Even in these circles, where he was almost exclusively read and appreciated, he was little known, and although he was much admired, although he was readily given credit for his admirable talent and exceptional knowledge, his readers were far from realizing the real powers of this world of life which he has called into being. His books are of those whose fertilizing virtues remain long hidden, to shine only at a distance, when much frothy writing, that has made a sudden noise in its time, has fallen into oblivion.
Every two or three years, after much fond polishing, he would open the door to yet another volume which was ready to go forth; adding astonishing chapters of the history of insects, wonderful fragments of animal psychology, but always obtaining only the same circumscribed success; that is, exciting no public curiosity, and remaining unperceived in the midst of general indifference.
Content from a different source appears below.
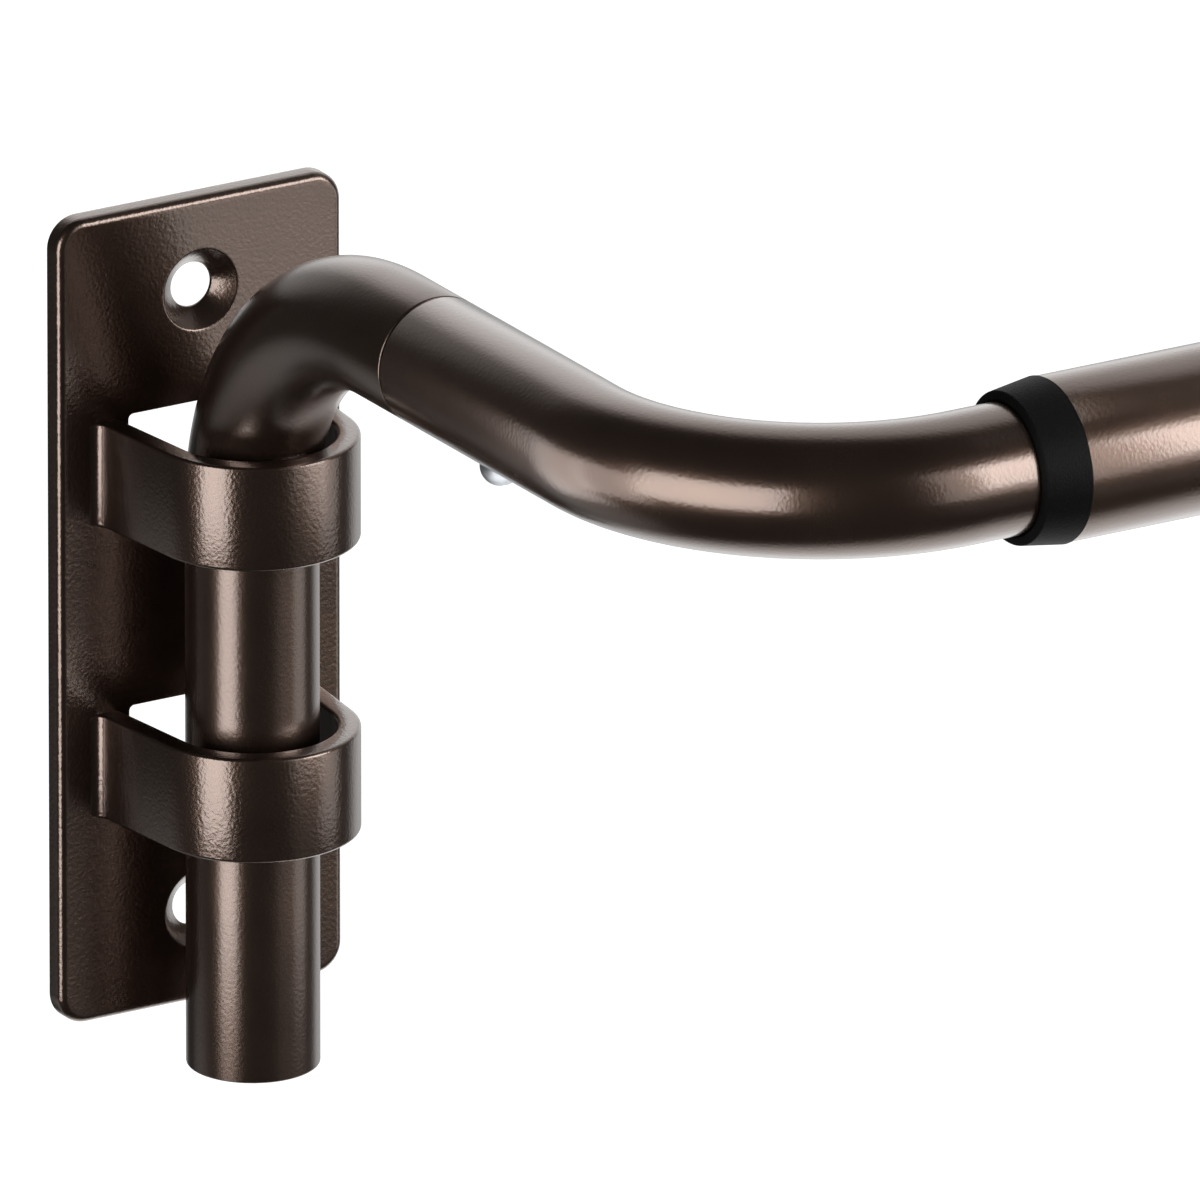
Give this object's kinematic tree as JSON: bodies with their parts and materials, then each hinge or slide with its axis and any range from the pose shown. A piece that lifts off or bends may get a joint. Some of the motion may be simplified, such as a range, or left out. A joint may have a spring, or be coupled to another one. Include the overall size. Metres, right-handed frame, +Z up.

His books interested only a select class, who, it is true, welcomed them eagerly, and read them with wonder and delight. If they excited the curiosity of a few philosophers, of scientists and inquirers, and here and there determined a vocation, still more, perhaps, did they charm writers and poets; they consoled Rostand at the end of a serious illness, their virtue, in some sort healing, procuring him both moral repose and a delightful relaxation. [(16/13.)] For all these, we may say, he has been one of those ten or twelve authors whom one would wish to take with one into a long exile, were they reduced to choosing no more before leaving civilization for ever.
Yet we must admit that this work has certain undeniable faults. The title, in the first place, has nothing alluring about it, and is calculated to deter rather than to attract purchasers, by evoking vague ideas of repulsive studies, too arduous or too special.